Why businesses need more than a generic template
A generic template can be a starting point, but it is not enough for a business that depends on uptime and predictable operations. An incident response plan needs to match the environment it is meant to protect.
A company with multiple locations, cloud file storage, remote staff, and Microsoft 365 has different risks than a single-site office with on-premises systems. The same is true for businesses with compliance obligations, third-party vendors, or line-of-business applications that cannot tolerate extended downtime.
This is where many plans fail. They look complete on paper, but they do not reflect how the business actually operates. Contacts are outdated, escalation paths are unclear, backup recovery assumptions are untested, and the internal team is unsure when to involve outside support. During a live incident, those gaps become expensive.

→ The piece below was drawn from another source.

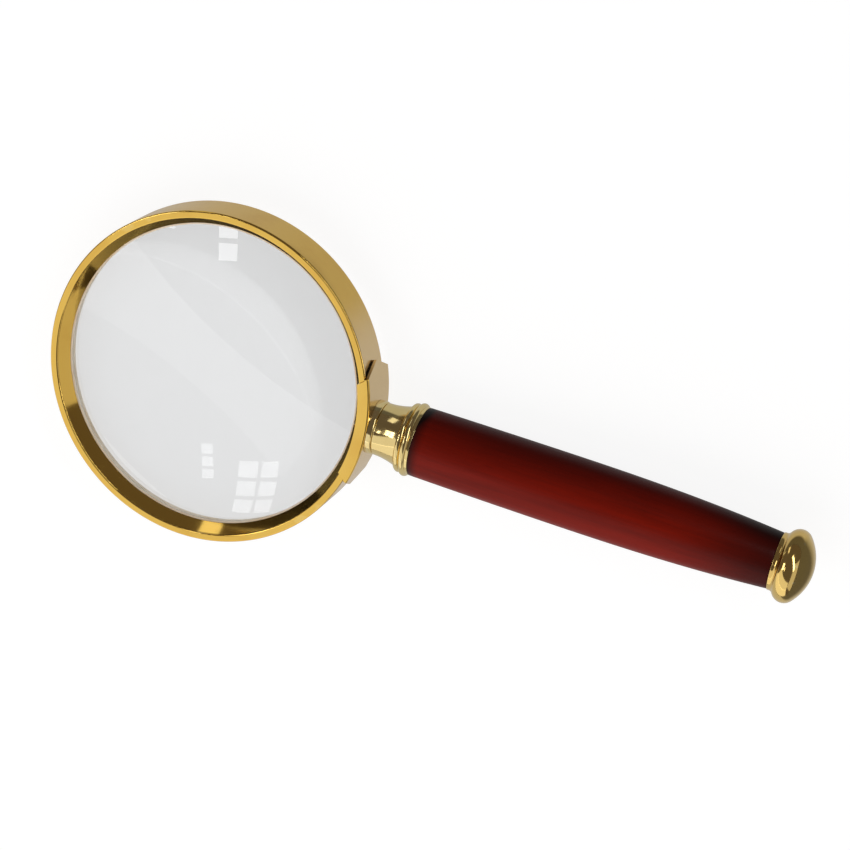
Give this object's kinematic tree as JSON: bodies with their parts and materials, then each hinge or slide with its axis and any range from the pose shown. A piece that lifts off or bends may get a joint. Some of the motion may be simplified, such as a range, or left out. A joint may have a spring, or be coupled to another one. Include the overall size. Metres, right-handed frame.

An effective plan connects security response to business continuity. It answers practical questions such as which systems are most critical, how long they can be down, who must approve major actions, and what outside partners should be engaged. That structure gives leaders more than technical guidance. It gives them decision support.
The lifecycle of a strong incident response process
Most incident response plans follow a standard lifecycle, even if the terminology varies slightly.
Preparation comes first. This includes asset visibility, access controls, endpoint protection, logging, patching, backup validation, and documented procedures. Preparation is where the business builds the conditions for a faster response.
Detection and analysis come next. This is the stage where alerts are reviewed, suspicious activity is validated, and the scope of the issue starts to take shape. Speed matters here, but so does accuracy. Overreacting to a false positive wastes time. Underreacting to real malicious activity gives an attacker room to expand.
Containment follows. The immediate goal is to stop the damage from spreading. Depending on the incident, that might mean isolating a device, disabling accounts, blocking network traffic, or limiting access to key systems.
Eradication and recovery happen after that. The threat is removed, affected systems are cleaned or rebuilt, credentials are reset, and business operations are restored in a controlled way. Recovery should include validation. Restoring a system without confirming the threat is gone can create a second outage.
The final phase is lessons learned. This is where teams review root cause, response time, communication effectiveness, and control gaps. It is also where mature organizations make measurable improvements instead of treating every incident as a one-time event.
Common mistakes that weaken incident response
The biggest mistake is assuming your IT team can figure it out in the moment. Skilled people still need structure. Without one, too much time is lost on coordination.
Another common issue is separating security response from day-to-day IT operations. In practice, incidents affect users, devices, email, cloud access, backups, and business applications at the same time. If support, infrastructure, and security are handled by disconnected vendors, accountability gets blurry when speed matters most.
Organizations also tend to overestimate their visibility. If logs are incomplete, endpoint monitoring is inconsistent, or alerting is not tuned, incidents can be missed or discovered too late. A plan works best when it sits on top of continuous monitoring, disciplined maintenance, and tested recovery capabilities.
There is also a people issue. Employees are often the first to notice phishing, suspicious pop-ups, account lockouts, or abnormal system behavior. If they do not know how to report concerns quickly, early warning is lost.
How to know if your plan is strong enough
A strong plan is clear, current, and tested. It does not live in a folder no one opens. It is reviewed regularly, tied to real systems, and supported by operational controls.
A simple way to evaluate your readiness is to ask a few direct questions. If a privileged Microsoft 365 account is compromised today, who gets notified first? If ransomware hits a file server, what is the approved containment step? If an employee reports a phishing click, how fast can that account be secured and related activity reviewed? If key systems need to be restored, have backups been tested recently enough to trust them?
If those answers are uncertain, the plan is either incomplete or unproven.
For many businesses, this is where a managed services partner adds real value. Incident response is not just a document-writing exercise. It depends on monitoring, endpoint security, patching, backup strategy, user support, and defined escalation paths all working together. One Source Datacom approaches this as part of a broader managed environment, where prevention, response, and recovery support the same business outcome: stable and secure operations.
What leaders should focus on next
If you are evaluating what is incident response plan for your organization, start with business impact, not jargon. Identify the systems you cannot afford to lose, the data you cannot afford to expose, and the decisions that would need to be made in the first hour of a serious incident.
Then make sure your response plan reflects reality. It should match your infrastructure, your staffing model, your compliance requirements, and your vendor relationships. It should also be tested. A plan that has never been exercised is really just a draft.
The goal is not to predict every incident. The goal is to create a controlled response when something unexpected happens. When that structure is in place, your team can move faster, leadership can make better decisions, and the business can recover with far less disruption.
The best time to clarify your response process is before the next alert forces the question.